A microcontroller (used in a complicated power supply) assumed to be damaged since much higher input voltage is present at its input pins than allowed. In this regard, I have two questions
  1. What would you prefer to measure voltages/values at different pins of the microcontroller, a multimeter or an Oscilloscope? If Oscilloscope, why? And what would you measure (I mean what would you look for?) using oscilloscope? What should be special settings, if any, for the oscilloscope?
  2. What are the most commonly used ICs or circuits used to power microcontroller?
The microcontroller's used is **broken link removed**!
 
What would you prefer to measure voltages/values at different pins of the microcontroller, a multimeter or an Oscilloscope? If Oscilloscope, why? And what would you measure (I mean what would you look for?) using oscilloscope? What should be special settings, if any, for the oscilloscope?

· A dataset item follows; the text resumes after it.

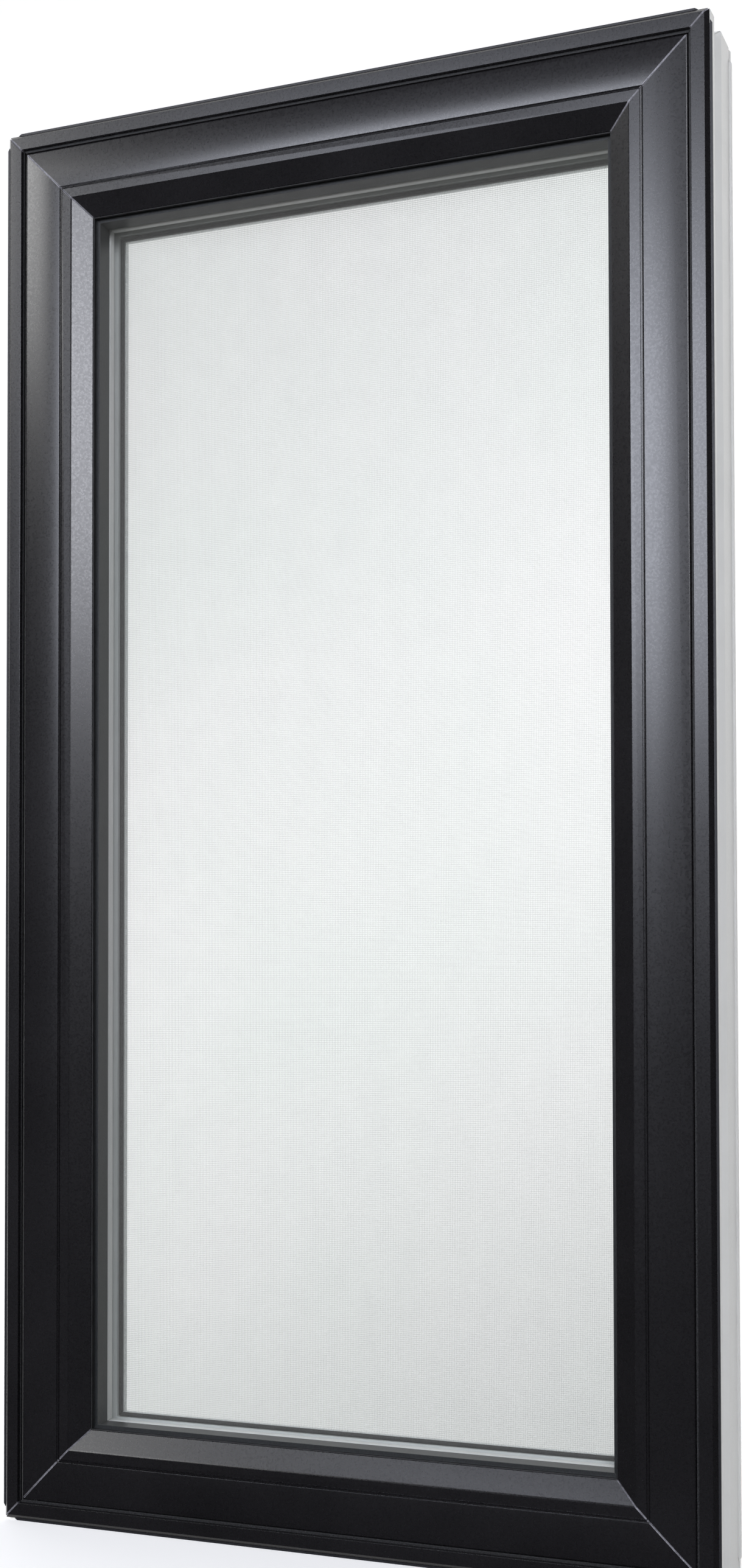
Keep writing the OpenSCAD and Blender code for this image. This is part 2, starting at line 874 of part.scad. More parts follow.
// Lever in use, pointing sideways: eye, curved neck and the knob's stud
module crank_lever() {
    color("#e2e2df") shaft_frame() difference() {
        union() {
            translate([0, hinge_fold_y, -eye_half]) cylinder(r = 6, h = 2 * eye_half);
            translate([0, hinge_fold_y - neck_w / 2, -eye_half])
                cube([crank_len, neck_w, 2 * eye_half]);
            translate([crank_len, 0, 0])
                along_shaft(8, hinge_fold_y - neck_w / 2, hinge_fold_y + neck_w / 2);
            translate([crank_len, 0, 0])
                along_shaft(stud_neck_r, hinge_fold_y + 3, hinge_fold_y + 26);
        }
        translate([0, hinge_fold_y, -6]) cylinder(r = fold_pin_r + fit_clear, h = 12);
    }
}

knob_bore = stud_neck_r + fit_clear;
knob_outline = [
    [knob_bore, 0], [7, 0], [8.6, 4], [9.2, 12], [8.4, 20], [6, 24],
    [0, 24.6], [0, 22.2], [knob_bore, 22.2]
];

module crank_knob() {
    color("#e2e2df") shaft_frame()
        translate([crank_len, hinge_fold_y + neck_w / 2 + pin_play, 0])
            rotate([-90, 0, 0]) rotate_extrude() polygon(knob_outline);
}

// ---- lock ----

module lock_frame() {
    translate([lock_x, 0, lock_z]) children();
}

module along_y(r, t0, t1) {
    translate([0, at(t1), 0]) rotate([90, 0, 0]) cylinder(r = r, h = t1 - t0);
}

plate_straight = 34; // half the plate's height between its round ends
plate_screw = 36;
lever_half = 7;
lever_d = 8;
lever_gap = 3; // between the plate and the lever
boss_r = 11;

module escutcheon_screw_places() {
    for (dz = [-plate_screw, plate_screw]) translate([lock_x, at(frame_d), lock_z + dz]) children();
}

module lock_escutcheon() {
    color(white_vinyl) difference() {
        union() {
            lock_frame() translate([-plate_half, at(frame_d), -plate_straight])
                cube([2 * plate_half, plate_d, 2 * plate_straight]);
            for (dz = [-plate_straight, plate_straight]) lock_frame() translate([0, 0, dz])
                along_y(plate_half, frame_d, frame_d + plate_d);
        }
        lock_frame() along_y(handle_r + fit_clear, frame_d - 1, frame_d + plate_d + 1);
        escutcheon_screw_places() translate([0, plate_d, 0]) rotate([-90, 0, 0]) screw_hole();
    }
}

// Handle pointing up: unlocked
module lock_lever() {
    lever_t = frame_d + plate_d + lever_gap;
    color("#e2e2df") lock_frame() {
        along_y(handle_r, pinion_t + pinion_w, frame_d + plate_d + pin_play);
        along_y(boss_r, frame_d + plate_d + pin_play, lever_t + lever_d);
        translate([-lever_half, at(lever_t), 0]) cube([2 * lever_half, lever_d, handle_len]);
        translate([0, 0, handle_len]) along_y(lever_half, lever_t, lever_t + lever_d);
    }
}

module lock_pinion() {
    color(steel) lock_frame()
        translate([0, at(pinion_t + pinion_w), 0]) rotate([90, 0, 0])
            linear_extrude(height = pinion_w)
                polygon(gear_points(teeth, pinion_r + 0.4, pinion_r - 0.8));
}

bar_low_z = keeper_low_z - 60;
bar_high_z = keeper_high_z + 10;

// Bar along X = distance from the frame's right outer face
module lock_box(s0, t0, z0, s1, t1, z1) {
    translate([frame_w / 2 - s1, at(t0), z0]) cube([s1 - s0, t1 - t0, z1 - z0]);
}

module tie_bar() {
    pitch = 2 * PI * pinion_r / teeth;
    color(steel) {
        lock_box(bar_s, bar_t - bar_w / 2, bar_low_z, bar_s + bar_th, bar_t + bar_w / 2, bar_high_z);
        lock_box(bar_s, bar_t + bar_w / 2 - 0.01, lock_z - rack_low, bar_s + bar_th,
            pinion_t + pinion_w, lock_z + rack_high);
        for (k = [-19 : 8])
            lock_box(bar_s + bar_th - 0.01, pinion_t, lock_z + (k + 0.5) * pitch - 0.5,
                bar_s + bar_th + 0.9, pinion_t + pinion_w, lock_z + (k + 0.5) * pitch + 0.5);
    }
}

// Riveted studs that slide behind the sash's keepers
module tie_bar_studs() {
    color(steel) for (z = [keeper_low_z, keeper_high_z])
        translate([frame_w / 2 - bar_s - bar_th, at(bar_t), z - lock_travel])
            rotate([0, -90, 0]) cylinder(r = keeper_gap - 0.2, h = stud_len);
}

module tie_bar_guides() {
    half = bar_w / 2;
    color("#dcdad2") for (z = [keeper_low_z + 30, frame_h / 2 + 40, keeper_high_z - 90])
        difference() {
            lock_box(floor_s, bar_t - half - 2.2, z, bar_s + bar_th + 1.4, bar_t + half + 2.2, z + 22);
            lock_box(bar_s - 0.15, bar_t - half - 0.2, z - 1, bar_s + bar_th + 0.2,
                bar_t + half + 0.2, z + 23);
            lock_box(bar_s, bar_t - half + 2, z - 1, bar_s + bar_th + 9, bar_t + half - 2, z + 23);
        }
}

module sash_keepers() {
    color(steel) for (z = [keeper_low_z, keeper_high_z]) {
        lock_box(body_s - 2.5, 18, z - 22, body_s, sash_back_t - 2.1, z + 22);
        lock_box(body_s - 10.5, bar_t + keeper_gap, z - 15, body_s, sash_back_t - 2.1, z + 15);
    }
}

// ---- screen ----

screen_outline = [
    [screen_s, screen_t], [web_s, screen_t], [web_s, mesh_t + mesh_w],
    [screen_in_s, mesh_t + mesh_w], [screen_in_s, screen_t + screen_d],
    [screen_s, screen_t + screen_d]
];

// Square at each corner that the corner key fills
module key_zones() {
    for (x = [-1, 1]) for (z = [0, 1])
        translate([x * (frame_w / 2 - key_len / 2), 0, z * frame_h + (z == 0 ? 1 : -1) * key_len / 2])
            cube([key_len, 2 * frame_d, key_len], center = true);
}

module screen_rail(side) {
    color("#d9dbd8") difference() {
        on_side(side) difference() {
            mitred(side_len(side), screen_outline);
            bar(side_len(side), box2(screen_s + screen_wall, screen_t + screen_wall,
                web_s - screen_wall, screen_t + screen_d - screen_wall));
        }
        key_zones();
        plunger_hole(-1);
        plunger_hole(1);
    }
}

module screen_bottom_rail() {
    screen_rail("sill");
}

module screen_top_rail() {
    screen_rail("head");
}

module screen_left_rail() {
    screen_rail("left");
}

module screen_right_rail() {
    screen_rail("right");
}

module screen_corner_keys() {
    color("#c8cac8") intersection() {
        for (side = SIDES) on_side(side) mitred(side_len(side), screen_outline);
        key_zones();
    }
}

module screen_spline() {
    color(black_rubber) mitred_ring(
        box2(spline_s, mesh_t - spline_w, screen_in_s, mesh_t));
}

module screen_mesh() {
    color("#4a4c4e") translate([-frame_w / 2 + spline_s, at(mesh_t), spline_s])
        cube([frame_w - 2 * spline_s, mesh_w, frame_h - 2 * spline_s]);
}

// Side that a plunger is on: -1 left, 1 right; drawn outward along +X from its inner end
module plunger_frame(dir) {
    translate([dir * (frame_w / 2 - leg_s + plunger_bite - plunger_len), at(plunger_t), plunger_z])
        rotate([0, dir < 0 ? 180 : 0, 0]) children();
}

// Bore through the screen rail's outer wall and the jamb's wall, and the slot for the tab
module plunger_hole(dir) {
    plunger_frame(dir) {
        translate([plunger_len - plunger_bite - 4, 0, 0]) rotate([0, 90, 0])
            cylinder(r = plunger_r + 0.15, h = plunger_bite + 6);
        translate([2 - plunger_travel - tab_r - 0.3, 0, -tab_r - 0.3])
            cube([plunger_travel + 2 * tab_r + 0.6, screen_d, 2 * (tab_r + 0.3)]);
    }
}

// Spring plunger that holds the screen in the frame, with a pull tab on the room side
module screen_plunger(dir) {
    reach = screen_t + screen_d - plunger_t;
    color(steel) plunger_frame(dir) {
        rotate([0, 90, 0]) cylinder(r = plunger_r, h = plunger_len);
        translate([2, reach + 4, 0]) rotate([90, 0, 0]) cylinder(r = tab_r, h = reach + 4);
        translate([2, reach + 4, 0]) rotate([90, 0, 0]) cylinder(r = 4, h = 3.5);
    }
}

module screen_plunger_left() {
    screen_plunger(-1);
}

module screen_plunger_right() {
    screen_plunger(1);
}

frame_sill();
frame_head();
frame_left_jamb();
frame_right_jamb();
front_groove_strips();
rear_groove_strips();
frame_weatherstrip();
stop_seal();
sash_bottom_rail();
sash_top_rail();
sash_hinge_stile();
sash_lock_stile();
stile_reinforcements();
outer_pane();
inner_pane();
pane_spacer();
edge_sealant();
outer_glazing_gasket();
inner_glazing_tape();
setting_blocks();
bottom_glazing_bead();
top_glazing_bead();
left_glazing_bead();
right_glazing_bead();
lower_hinge_frame_leaf();
upper_hinge_frame_leaf();
lower_hinge_sash_leaf();
upper_hinge_sash_leaf();
hinge_pins();
hinge_bushings();
frame_screws();
sash_screws();
operator_base();
arm_pivot_pin();
operator_arm();
arm_gear();
arm_roller();
sash_track();
operator_cover();
crank_shaft();
crank_hub();
fold_pin();
crank_lever();
crank_knob();
lock_escutcheon();
lock_lever();
lock_pinion();
tie_bar();
tie_bar_studs();
tie_bar_guides();
sash_keepers();
screen_bottom_rail();
screen_top_rail();
screen_left_rail();
screen_right_rail();
screen_corner_keys();
screen_spline();
screen_mesh();
screen_plunger_left();
screen_plunger_right();
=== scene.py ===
# %% [markdown]
# # A crank-out casement window
#
# The CAD model holds the window's shape, its hinges and its crank. This lesson gives it its looks: eased
# edges on every extruded or cast piece, a woven insect mesh, and a finish on each surface. The window stands
# on a pale floor in soft studio light.

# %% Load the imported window
import json
import math

import bmesh
import bpy
from mathutils import Matrix, Vector


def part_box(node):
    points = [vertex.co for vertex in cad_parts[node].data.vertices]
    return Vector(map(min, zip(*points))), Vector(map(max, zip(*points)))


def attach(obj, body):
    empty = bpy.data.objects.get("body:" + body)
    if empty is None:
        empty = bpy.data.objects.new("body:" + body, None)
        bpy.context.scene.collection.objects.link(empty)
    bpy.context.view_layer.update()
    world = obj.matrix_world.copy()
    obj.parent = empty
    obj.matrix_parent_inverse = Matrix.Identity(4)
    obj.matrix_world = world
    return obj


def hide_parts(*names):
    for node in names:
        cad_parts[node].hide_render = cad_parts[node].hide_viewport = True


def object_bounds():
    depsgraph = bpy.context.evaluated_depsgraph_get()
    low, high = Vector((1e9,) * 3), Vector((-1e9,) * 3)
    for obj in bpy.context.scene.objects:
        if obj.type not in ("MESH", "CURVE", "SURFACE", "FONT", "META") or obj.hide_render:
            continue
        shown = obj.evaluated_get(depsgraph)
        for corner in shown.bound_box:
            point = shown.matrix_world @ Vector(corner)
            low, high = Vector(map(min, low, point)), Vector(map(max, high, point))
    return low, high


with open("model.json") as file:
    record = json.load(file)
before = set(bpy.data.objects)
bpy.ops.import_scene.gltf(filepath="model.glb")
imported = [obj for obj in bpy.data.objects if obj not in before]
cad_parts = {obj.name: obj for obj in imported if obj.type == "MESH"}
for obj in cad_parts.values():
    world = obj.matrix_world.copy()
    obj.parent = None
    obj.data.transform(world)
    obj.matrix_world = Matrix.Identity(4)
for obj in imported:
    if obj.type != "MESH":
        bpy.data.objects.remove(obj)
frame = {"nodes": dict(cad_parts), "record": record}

cad_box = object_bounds()
print("CAD box", [round(v, 4) for corner in cad_box for v in corner])

# %% [markdown]
# ## Places on the window
#
# Every profile of this window runs round all four sides, so two distances say where a point lies: how far
# it is in from the frame's outer face, and how deep it is behind the weather plane. Both are measured from
# the frame's own box.

# %% Sizes taken from the frame
MM = 0.001
SILL_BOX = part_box("frame_sill")
HEAD_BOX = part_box("frame_head")
LEFT, FRONT, LOW = SILL_BOX[0]
RIGHT, ROOM, HIGH = SILL_BOX[1].x, SILL_BOX[1].y, HEAD_BOX[1].z
MIDDLE = Vector(((LEFT + RIGHT) / 2, (FRONT + ROOM) / 2, (LOW + HIGH) / 2))
BODY_OF = {n: b for b, ns in frame["record"]["behaviour"]["bodies"].items() for n in ns}
SLOT_OF = {s["node"]: s["material_slot"] for s in frame["record"]["subparts"]}


def inward(point):
    """Distance in from the nearest outer face of the frame."""
    return min(point.x - LEFT, RIGHT - point.x, point.z - LOW, HIGH - point.z)


def depth(point):
    """Distance behind the frame's weather plane."""
    return point.y - FRONT


print("frame", round(RIGHT - LEFT, 4), "x", round(HIGH - LOW, 4), "m, depth", round(ROOM - FRONT, 4))

# %% [markdown]
# ## Small helpers for materials
#
# A colour is written as the sRGB hex value a paint card would give, and turned to the linear numbers that
# the shader works in. One function adds a node with its settings and its links, so each finish below reads
# as a short recipe. A function for each kind of node would be longer and say no more.


# %% Colours and nodes
def linear(hex_colour):
    """Linear RGBA of an sRGB hex value."""
    values = [int(hex_colour[i:i + 2], 16) / 255 for i in (1, 3, 5)]
    return [v / 12.92 if v <= 0.04045 else ((v + 0.055) / 1.055) ** 2.4 for v in values] + [1.0]


def add_node(tree, kind, settings=None, links=None):
    """Adds a node; settings are properties or input values, links join its inputs to other sockets."""
    node = tree.nodes.new(kind)
    for name, value in (settings or {}).items():
        if isinstance(name, int) or name in node.inputs:
            node.inputs[name].default_value = value
        else:
            setattr(node, name, value)
    for name, socket in (links or {}).items():
        tree.links.new(socket, node.inputs[name])
    return node


print("half grey on a card is", round(linear("#808080")[0], 3), "in linear light")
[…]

What is the microcontroller used for in the power supply circuit? If the MCU is involved in the switching circuit, only an oscilloscope will do any good. A multimeter is only used to check pin levels in low frequency circuits because multimeters only update like 2-3 times a second. Oscilloscopes can visually show signals at 20-60 MHz (low end oscilloscopes). You need to explain your circuit in more details, since an oscilloscope can show a lot of things.

What are the most commonly used ICs or circuits used to power microcontroller?
If you are building a standard microcontroller circuit with plenty of available power and want to keep it simple, you can use the LM3940, LM2937-3.3 or the LM2937-3.3, but they depend on you input voltage and the total sink current from the MCU. Do you have some additional design criteria?